IV. Operational Details 

FIG. 3 is a general flow diagram illustrating the operation of the 
desynchronized embedding process of the desynchronized fingerprinting method 
shown in FIG. 2. In general, the desynchronized embedding process performs 
two functions. First, the process embeds unique information into a copy of a 
multimedia product at random embedding locations. Second, the process 
desynchronizes different copies from each other randomly (using the master key) 
at different desynchronization locations. In one embodiment, the embedding 
regions and the desynchronization regions are at the same locations. 

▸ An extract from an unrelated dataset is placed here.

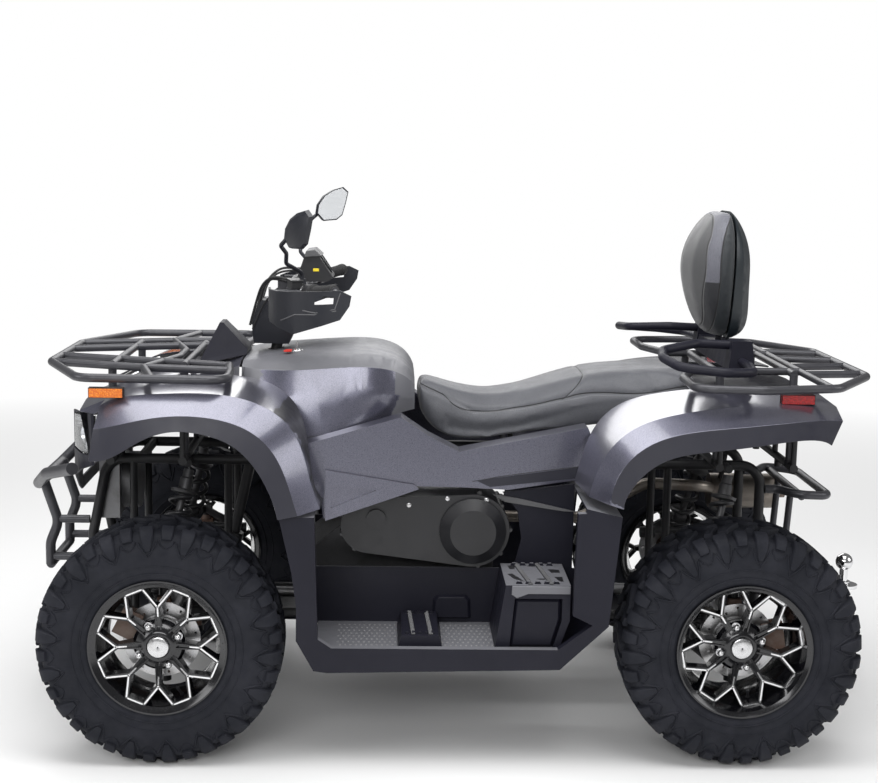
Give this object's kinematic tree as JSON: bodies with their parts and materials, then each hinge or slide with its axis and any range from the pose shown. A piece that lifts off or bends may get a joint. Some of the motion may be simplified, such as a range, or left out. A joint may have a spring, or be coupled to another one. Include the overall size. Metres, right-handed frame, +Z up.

Alternatively, the embedding regions may be at the same locations as the 
desynchronization regions. 

Referring to FIG. 3, the desynchronized embedding process first obtains a 
copy of the multimedia product (box 300). Next, embedding regions and 
desynchronization regions of the multimedia product copy are selected randomly 
(box 310). An embedding region is a location in the multimedia product copy 
where the fingerprint is to be embedded. A desynchronization region is a 
location where random width changes are applied. These random width changes 
are different for each user with high probability. If the multimedia product is a 
movie, preferably, the embedding region is not a single frame or scene. 
Alternatively, the embedding region can be a single scene containing a number 
of frames. If the multimedia product is an audio recording, the embedding region 
can be audio clip or audio fragment containing a portion of the audio recording.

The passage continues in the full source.